Not too late to head for PhotoNOLA, the Big Easy's annual photography festival, now on through December 13th, 2009. PhotoNOLA is the third of the three major photography festivals held each fall in the southeast, beginning with ACP in October, Foto Week DC in November, and PhotoNOLA in December.

Events always include portfolio reviews, special exhibitions, lectures, and, often, an appearance by Mary Virginia Swanson (who always seems to be on the road -- does she live out of her portfolio?), as well as lots of opportunities to see new work and talk photography.
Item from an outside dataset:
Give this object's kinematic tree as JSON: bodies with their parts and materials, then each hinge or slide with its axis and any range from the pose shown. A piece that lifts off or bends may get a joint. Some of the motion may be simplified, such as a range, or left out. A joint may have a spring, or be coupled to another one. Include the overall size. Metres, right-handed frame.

Works on exhibit this year include a showcase of work by eight members of the New Orleans Photo Alliance up at the Crescent City Brewhouse, 527 Decatur Street, in New Orleans. Exhibitors include Michelle Icahn, David Rae Morris, Owen Murphy, Jennifer Shaw, Jenn Ocken, Antonio Henriquez, Jennifer Zdon, and Renee Aille, whose image (above) looks like Christmas in New Orleans to me. 

Tuesday, December 8, 2009

Susan Raab in Mississippi


Washington, DC based photographer Susan Raab has some strong work on her website made in Mississippi, including a portfolio about William Faulkner's house Roan Oak and another one documenting life at the Oxford, MS Sonic Drive-in.

Monday, December 7, 2009

Mark Steinmetz Photographs the South


Athens, Georgia-based photographer Mark Steinmetz has just published Greater Atlanta (2009), a companion volume to two other books of photographs of the South, South East (2008) and South Central (2007) by Steinmetz.

In this work, Steinmetz continues in the grand tradition of B+W fine art photography, emphasizing street photography and natural-light portraits. The images in South Central were chiefly made in and around Knoxville, Tennessee; those in South East were made in Athens and the Atlanta area. The work in Greater Atlanta was made in, well, of course, greater Atlanta.

The images in these books involve the South in transition from rural to urban and from old to new, exploring the tensions, distractions, and dislocations that are part of that experience. For comments by Mark on this body of work, see the interview he did with Joerg Colberg of the Conscientious blog, HERE. My thanks, as always, to Joerg for his fine work.